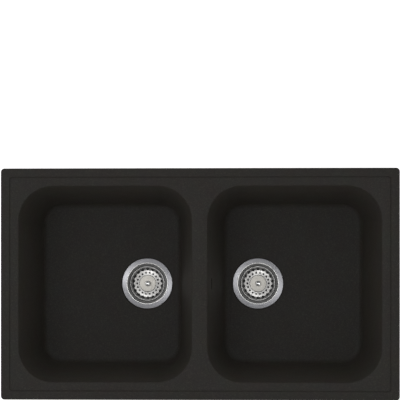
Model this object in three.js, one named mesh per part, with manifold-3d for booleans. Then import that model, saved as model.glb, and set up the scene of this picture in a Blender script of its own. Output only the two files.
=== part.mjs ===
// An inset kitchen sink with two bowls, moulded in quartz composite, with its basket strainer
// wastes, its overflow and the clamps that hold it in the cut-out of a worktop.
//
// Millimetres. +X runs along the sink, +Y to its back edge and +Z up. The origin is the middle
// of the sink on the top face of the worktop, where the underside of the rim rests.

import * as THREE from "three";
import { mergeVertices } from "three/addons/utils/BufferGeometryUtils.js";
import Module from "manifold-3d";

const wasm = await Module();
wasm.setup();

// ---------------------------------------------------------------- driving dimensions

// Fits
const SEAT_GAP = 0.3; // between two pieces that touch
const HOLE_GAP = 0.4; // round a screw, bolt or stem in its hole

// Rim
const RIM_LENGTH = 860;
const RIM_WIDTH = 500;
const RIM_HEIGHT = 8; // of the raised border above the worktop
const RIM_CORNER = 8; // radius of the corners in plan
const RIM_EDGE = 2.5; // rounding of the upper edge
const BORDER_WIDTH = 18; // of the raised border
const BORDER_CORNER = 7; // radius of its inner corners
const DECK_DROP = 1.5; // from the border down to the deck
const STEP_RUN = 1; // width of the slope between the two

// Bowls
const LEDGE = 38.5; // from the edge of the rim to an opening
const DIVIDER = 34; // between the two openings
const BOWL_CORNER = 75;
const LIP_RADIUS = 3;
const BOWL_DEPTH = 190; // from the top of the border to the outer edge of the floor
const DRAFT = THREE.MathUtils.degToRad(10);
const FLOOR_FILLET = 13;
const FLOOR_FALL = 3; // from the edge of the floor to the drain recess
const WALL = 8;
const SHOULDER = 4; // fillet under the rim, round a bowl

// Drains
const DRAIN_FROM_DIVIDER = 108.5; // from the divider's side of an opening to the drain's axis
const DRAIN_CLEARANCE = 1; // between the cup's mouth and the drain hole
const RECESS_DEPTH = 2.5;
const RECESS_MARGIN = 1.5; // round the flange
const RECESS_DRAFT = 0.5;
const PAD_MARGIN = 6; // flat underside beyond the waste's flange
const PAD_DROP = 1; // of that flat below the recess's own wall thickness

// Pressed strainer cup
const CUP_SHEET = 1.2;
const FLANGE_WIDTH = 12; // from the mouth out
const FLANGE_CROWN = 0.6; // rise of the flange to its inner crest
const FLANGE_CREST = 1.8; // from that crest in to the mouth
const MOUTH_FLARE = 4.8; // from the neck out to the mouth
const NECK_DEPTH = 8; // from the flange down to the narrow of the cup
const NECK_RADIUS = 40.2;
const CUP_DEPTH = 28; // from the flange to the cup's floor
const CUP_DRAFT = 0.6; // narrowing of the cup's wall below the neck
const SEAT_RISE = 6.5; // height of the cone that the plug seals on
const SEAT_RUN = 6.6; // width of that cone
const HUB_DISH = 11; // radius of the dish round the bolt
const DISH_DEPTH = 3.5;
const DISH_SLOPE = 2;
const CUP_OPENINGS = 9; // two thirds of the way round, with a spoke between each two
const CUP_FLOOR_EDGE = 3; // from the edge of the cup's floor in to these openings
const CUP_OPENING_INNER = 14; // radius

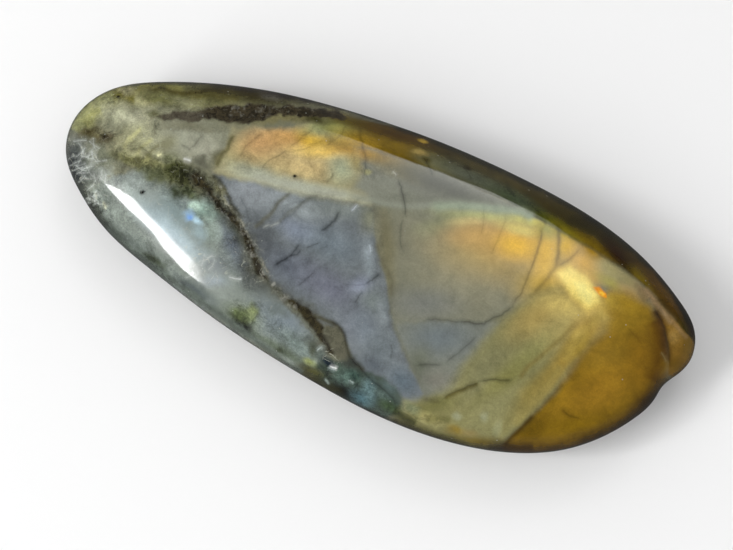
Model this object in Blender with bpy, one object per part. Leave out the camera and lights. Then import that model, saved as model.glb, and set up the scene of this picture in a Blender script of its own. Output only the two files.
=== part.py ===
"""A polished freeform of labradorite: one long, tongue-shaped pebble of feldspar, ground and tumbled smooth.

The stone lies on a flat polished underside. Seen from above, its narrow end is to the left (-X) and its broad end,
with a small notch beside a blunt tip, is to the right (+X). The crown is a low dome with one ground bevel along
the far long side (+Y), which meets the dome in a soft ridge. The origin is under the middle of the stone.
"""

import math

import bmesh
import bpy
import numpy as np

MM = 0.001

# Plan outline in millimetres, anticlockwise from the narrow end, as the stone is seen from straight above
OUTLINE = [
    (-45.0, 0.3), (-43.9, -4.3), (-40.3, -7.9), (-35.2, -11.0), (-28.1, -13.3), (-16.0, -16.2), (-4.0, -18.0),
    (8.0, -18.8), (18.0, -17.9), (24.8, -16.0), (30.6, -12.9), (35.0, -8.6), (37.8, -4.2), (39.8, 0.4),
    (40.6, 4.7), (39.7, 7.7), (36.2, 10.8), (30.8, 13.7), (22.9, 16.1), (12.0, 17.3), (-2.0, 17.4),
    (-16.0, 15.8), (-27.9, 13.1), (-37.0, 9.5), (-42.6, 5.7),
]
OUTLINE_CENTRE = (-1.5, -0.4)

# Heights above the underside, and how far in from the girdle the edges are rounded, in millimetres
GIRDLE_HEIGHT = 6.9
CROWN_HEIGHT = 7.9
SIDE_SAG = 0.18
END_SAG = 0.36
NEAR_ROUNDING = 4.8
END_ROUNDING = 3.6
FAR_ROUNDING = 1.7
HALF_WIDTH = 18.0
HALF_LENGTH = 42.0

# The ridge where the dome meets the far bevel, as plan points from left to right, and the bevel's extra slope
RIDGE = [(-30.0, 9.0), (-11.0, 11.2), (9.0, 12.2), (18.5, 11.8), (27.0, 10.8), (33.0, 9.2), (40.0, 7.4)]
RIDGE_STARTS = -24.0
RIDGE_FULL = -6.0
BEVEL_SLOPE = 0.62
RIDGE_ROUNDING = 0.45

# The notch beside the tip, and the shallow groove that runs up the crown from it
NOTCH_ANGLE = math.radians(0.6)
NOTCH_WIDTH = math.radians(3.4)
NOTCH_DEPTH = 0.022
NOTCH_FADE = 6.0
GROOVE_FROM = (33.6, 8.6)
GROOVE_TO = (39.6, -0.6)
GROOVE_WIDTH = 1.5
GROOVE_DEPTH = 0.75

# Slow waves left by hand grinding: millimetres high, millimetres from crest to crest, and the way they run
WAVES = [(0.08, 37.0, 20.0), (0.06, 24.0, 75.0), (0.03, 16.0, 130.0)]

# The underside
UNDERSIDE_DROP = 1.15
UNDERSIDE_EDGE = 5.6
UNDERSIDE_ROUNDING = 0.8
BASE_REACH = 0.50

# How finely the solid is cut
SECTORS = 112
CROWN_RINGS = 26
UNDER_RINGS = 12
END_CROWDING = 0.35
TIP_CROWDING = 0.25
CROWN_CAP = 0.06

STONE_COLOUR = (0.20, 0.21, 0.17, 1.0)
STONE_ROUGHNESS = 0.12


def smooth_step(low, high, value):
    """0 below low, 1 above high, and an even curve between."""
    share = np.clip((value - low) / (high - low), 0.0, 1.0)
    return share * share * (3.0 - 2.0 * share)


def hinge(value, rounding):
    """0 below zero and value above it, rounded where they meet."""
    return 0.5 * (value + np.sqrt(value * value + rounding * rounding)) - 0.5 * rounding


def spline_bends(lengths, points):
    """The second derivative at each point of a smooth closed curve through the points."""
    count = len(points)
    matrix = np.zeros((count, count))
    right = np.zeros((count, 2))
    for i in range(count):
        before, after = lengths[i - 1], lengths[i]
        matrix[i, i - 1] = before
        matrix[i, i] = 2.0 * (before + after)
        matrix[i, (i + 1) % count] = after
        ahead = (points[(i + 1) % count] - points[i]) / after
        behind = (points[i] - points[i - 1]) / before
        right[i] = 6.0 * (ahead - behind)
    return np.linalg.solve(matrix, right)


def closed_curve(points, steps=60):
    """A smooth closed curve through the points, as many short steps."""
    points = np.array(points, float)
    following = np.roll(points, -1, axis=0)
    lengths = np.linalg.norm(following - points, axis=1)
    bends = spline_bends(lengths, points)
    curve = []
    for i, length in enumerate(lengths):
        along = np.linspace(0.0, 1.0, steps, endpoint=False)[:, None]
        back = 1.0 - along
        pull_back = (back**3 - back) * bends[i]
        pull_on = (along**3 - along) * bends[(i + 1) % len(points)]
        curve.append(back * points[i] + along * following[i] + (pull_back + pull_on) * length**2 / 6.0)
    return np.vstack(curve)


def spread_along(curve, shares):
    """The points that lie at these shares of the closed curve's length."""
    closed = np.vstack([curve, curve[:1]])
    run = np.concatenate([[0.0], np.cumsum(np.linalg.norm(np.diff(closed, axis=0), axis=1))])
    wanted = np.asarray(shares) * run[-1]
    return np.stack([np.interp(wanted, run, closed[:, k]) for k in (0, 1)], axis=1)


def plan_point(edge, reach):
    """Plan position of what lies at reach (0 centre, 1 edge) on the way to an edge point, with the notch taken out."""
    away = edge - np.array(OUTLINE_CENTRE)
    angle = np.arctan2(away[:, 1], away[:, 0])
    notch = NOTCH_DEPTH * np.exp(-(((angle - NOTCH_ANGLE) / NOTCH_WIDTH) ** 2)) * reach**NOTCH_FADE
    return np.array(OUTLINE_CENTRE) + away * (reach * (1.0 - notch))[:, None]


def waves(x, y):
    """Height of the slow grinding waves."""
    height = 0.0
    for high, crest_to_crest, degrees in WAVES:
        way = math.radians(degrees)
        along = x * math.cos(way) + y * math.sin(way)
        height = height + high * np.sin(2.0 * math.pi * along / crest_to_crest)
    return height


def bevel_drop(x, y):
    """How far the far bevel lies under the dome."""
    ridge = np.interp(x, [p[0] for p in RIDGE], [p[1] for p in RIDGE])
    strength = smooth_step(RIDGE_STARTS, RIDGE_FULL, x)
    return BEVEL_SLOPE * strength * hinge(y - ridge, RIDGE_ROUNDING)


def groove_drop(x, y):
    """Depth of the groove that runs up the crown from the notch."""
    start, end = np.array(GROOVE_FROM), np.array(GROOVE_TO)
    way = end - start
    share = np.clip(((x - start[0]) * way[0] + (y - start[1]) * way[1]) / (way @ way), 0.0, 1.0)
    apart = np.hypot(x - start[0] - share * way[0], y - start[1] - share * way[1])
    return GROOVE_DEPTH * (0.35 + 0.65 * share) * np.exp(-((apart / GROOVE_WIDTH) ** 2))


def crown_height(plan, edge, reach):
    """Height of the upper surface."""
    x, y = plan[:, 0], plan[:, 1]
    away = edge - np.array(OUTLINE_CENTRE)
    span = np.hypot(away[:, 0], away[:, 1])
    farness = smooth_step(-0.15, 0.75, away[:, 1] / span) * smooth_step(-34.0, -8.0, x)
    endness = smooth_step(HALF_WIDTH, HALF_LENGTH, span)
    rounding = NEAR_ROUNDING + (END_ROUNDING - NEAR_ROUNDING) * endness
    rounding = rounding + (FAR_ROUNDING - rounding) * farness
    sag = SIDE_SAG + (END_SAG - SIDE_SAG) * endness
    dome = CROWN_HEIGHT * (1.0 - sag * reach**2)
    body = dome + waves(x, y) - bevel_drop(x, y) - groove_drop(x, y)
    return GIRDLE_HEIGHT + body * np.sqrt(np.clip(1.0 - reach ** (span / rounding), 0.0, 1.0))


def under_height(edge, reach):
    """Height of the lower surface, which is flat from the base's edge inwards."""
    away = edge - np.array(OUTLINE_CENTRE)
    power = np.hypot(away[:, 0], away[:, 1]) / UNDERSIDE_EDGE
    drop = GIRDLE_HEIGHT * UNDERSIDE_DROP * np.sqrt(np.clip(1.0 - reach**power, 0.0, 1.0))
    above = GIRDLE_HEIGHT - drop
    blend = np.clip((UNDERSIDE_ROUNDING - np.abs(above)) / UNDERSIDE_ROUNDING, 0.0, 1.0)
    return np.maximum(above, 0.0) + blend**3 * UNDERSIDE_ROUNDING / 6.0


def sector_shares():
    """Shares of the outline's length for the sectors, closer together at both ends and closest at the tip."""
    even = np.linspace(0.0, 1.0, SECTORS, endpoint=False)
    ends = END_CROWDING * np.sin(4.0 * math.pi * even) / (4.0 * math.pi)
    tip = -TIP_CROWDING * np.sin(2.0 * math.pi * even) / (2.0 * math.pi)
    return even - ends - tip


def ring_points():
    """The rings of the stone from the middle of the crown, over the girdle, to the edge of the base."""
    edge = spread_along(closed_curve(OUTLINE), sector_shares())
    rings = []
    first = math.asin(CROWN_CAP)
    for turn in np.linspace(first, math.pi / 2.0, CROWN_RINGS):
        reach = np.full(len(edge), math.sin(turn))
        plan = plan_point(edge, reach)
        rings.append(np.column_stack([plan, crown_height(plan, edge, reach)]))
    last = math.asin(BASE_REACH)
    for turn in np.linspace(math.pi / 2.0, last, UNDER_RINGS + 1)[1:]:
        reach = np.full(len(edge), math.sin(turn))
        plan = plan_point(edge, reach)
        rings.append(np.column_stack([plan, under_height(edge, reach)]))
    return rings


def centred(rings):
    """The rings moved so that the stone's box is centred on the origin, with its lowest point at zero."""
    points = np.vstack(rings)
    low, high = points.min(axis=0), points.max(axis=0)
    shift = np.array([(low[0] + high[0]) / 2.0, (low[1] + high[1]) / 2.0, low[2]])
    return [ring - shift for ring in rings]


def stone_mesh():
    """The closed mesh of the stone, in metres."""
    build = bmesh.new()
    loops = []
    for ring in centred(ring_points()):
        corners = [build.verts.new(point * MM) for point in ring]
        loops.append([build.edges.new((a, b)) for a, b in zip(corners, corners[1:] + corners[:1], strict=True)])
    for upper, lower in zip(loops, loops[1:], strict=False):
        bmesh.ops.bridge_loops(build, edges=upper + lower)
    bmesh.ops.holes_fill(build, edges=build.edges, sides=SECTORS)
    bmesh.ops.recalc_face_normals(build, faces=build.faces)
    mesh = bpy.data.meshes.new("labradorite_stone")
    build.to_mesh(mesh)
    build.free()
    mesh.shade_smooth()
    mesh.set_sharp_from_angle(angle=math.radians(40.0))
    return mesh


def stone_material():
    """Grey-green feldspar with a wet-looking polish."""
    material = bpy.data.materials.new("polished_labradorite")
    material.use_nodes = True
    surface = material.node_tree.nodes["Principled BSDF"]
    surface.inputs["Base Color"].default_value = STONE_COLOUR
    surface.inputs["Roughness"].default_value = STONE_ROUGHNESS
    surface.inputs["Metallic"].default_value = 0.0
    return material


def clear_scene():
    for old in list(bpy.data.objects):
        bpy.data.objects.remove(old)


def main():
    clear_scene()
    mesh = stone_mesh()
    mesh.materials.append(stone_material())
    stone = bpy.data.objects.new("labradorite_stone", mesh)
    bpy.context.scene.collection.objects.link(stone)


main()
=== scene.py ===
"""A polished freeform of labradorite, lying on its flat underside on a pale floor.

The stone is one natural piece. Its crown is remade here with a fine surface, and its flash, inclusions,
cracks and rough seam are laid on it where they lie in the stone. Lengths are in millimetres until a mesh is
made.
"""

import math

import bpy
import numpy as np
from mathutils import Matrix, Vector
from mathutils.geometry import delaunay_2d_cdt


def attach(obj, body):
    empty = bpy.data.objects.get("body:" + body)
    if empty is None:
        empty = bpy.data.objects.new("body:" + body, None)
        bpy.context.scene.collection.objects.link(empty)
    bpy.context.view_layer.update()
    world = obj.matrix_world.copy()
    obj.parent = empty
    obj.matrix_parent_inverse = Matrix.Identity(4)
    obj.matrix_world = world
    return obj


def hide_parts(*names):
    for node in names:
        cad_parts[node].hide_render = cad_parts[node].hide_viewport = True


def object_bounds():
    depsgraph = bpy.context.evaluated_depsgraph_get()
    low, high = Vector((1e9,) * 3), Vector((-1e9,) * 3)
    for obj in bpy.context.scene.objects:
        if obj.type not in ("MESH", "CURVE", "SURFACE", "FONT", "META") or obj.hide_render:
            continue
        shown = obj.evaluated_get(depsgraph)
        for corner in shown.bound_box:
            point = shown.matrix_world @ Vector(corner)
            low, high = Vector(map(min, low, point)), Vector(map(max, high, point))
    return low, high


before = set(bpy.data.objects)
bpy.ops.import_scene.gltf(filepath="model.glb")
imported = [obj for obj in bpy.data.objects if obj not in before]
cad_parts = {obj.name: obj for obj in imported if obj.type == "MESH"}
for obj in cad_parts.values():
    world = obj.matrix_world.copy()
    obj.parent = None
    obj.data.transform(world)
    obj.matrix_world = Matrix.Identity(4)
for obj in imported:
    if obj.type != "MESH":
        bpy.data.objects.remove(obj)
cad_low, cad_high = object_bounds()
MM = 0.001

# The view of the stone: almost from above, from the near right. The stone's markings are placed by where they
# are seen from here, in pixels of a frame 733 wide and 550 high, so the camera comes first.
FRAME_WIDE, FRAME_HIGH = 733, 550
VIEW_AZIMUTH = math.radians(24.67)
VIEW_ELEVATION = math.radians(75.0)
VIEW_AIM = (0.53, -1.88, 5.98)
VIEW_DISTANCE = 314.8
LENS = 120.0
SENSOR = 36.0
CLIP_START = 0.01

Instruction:
Your task is to print the lines from the one containing "mesh.shade_smooth()" through the one containing "depsgraph = bpy.context.evaluated_depsgraph_get()", exactly and with nothing added.

Written response:
    mesh.shade_smooth()
    mesh.set_sharp_from_angle(angle=math.radians(40.0))
    return mesh


def stone_material():
    """Grey-green feldspar with a wet-looking polish."""
    material = bpy.data.materials.new("polished_labradorite")
    material.use_nodes = True
    surface = material.node_tree.nodes["Principled BSDF"]
    surface.inputs["Base Color"].default_value = STONE_COLOUR
    surface.inputs["Roughness"].default_value = STONE_ROUGHNESS
    surface.inputs["Metallic"].default_value = 0.0
    return material


def clear_scene():
    for old in list(bpy.data.objects):
        bpy.data.objects.remove(old)


def main():
    clear_scene()
    mesh = stone_mesh()
    mesh.materials.append(stone_material())
    stone = bpy.data.objects.new("labradorite_stone", mesh)
    bpy.context.scene.collection.objects.link(stone)


main()
=== scene.py ===
"""A polished freeform of labradorite, lying on its flat underside on a pale floor.

The stone is one natural piece. Its crown is remade here with a fine surface, and its flash, inclusions,
cracks and rough seam are laid on it where they lie in the stone. Lengths are in millimetres until a mesh is
made.
"""

import math

import bpy
import numpy as np
from mathutils import Matrix, Vector
from mathutils.geometry import delaunay_2d_cdt


def attach(obj, body):
    empty = bpy.data.objects.get("body:" + body)
    if empty is None:
        empty = bpy.data.objects.new("body:" + body, None)
        bpy.context.scene.collection.objects.link(empty)
    bpy.context.view_layer.update()
    world = obj.matrix_world.copy()
    obj.parent = empty
    obj.matrix_parent_inverse = Matrix.Identity(4)
    obj.matrix_world = world
    return obj


def hide_parts(*names):
    for node in names:
        cad_parts[node].hide_render = cad_parts[node].hide_viewport = True


def object_bounds():
    depsgraph = bpy.context.evaluated_depsgraph_get()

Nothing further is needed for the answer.